One of the most pressing issues that young Americans face is financial instability. According to Forbes, Americans 18-29 years old owe at least $1 trillion in debt. As high schoolers transition into adulthood, financial literacy is becoming increasingly essential to ensure future stability. Vivan Kotla, a Lambert junior, is tackling this issue head on.
Recently appointed as one of two Forsyth County students on the Georgia Superintendent’s Student Advisory Council, Kotla will serve on a statewide board of 80 students who meet four times a year to advise State Superintendent Richard Woods on educational improvements.
“We represent each of our different counties and schools, and we’re going to be assisting Superintendent Woods,” Kotla explained. “We’re advising him using our perspectives from different schools and anything that we think we could improve in the education system.”
For Kotla, one issue stands out the most: financial literacy.
“In Forsyth County, I think that a lot of the issues revolve around how we are very focused on, like, GPA … and making our GPA the highest it can be,” Kotla described. “ And while I think it shows how we’re all very ambitious students, I think something that is really important is financial literacy and more of those classic job skills that you need for the future.”
Currently, Georgia is one of the 29 states that require students to take a financial literacy course for high school graduation but not as an independent course. Kotla hopes to change that by proposing a more structured, accessible model through the Department of Education.
As part of the council, Kotla has to create a service project aimed at helping students overall. Though he is just starting in this new position, he already has a vision for the things he wants to accomplish, specifically establishing financial literacy workshops alongside other school courses.
“We can have these workshops hosted by the GADOE, where either we can teach it [financial literacy] to teachers and those teachers bring it to their students, or we directly bring the students straight to online meetings,” Kotla stated. “ We can also have in person meetings throughout each county. One thing I pose is that we have county level representatives who will lead these workshops… because each county has their own different needs and their own eligibility requirements.”

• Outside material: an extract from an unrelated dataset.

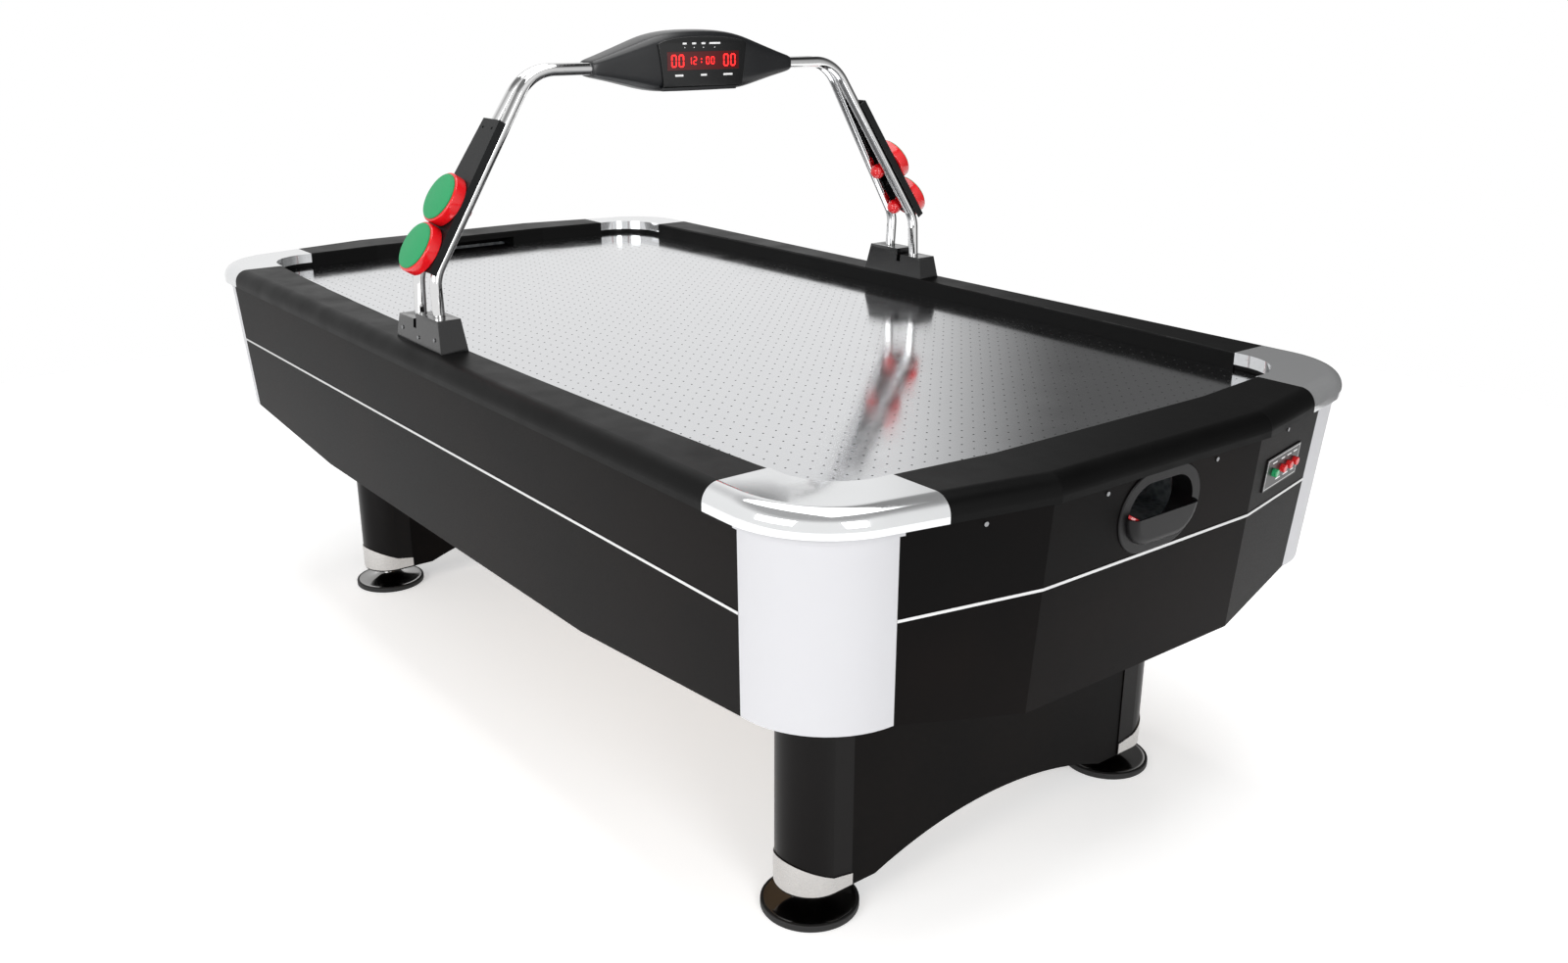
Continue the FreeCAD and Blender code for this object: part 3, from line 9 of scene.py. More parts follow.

Beyond his work on the council, Kotla has already taken steps to make financial literacy more engaging for students. He is currently developing a nonprofit startup called Orythe, a platform that uses gamification to teach financial skills and raise scam awareness.
“I’d like to say that it functions as something similar to Duolingo, but for financial literacy,” Kotla said. “I’m hoping that in the future, we could really partner or with something like the Student Advisory Council, and we can implement this into the GADOE…and it would work into the financial literacy Capstone and you could get a certification from this program.”
Looking ahead, Kotla hopes his experience on the council will help him pursue his growing interest in education policy, where finance and learning intersect.
“Policy is something I’m really interested in,” Kotla added. “So this[the service council] is the perfect crossway for policy and combining education and finance.”
With his startup in motion and a state platform to share his ideas, Kotla is determined to bring financial literacy to all Georgia students.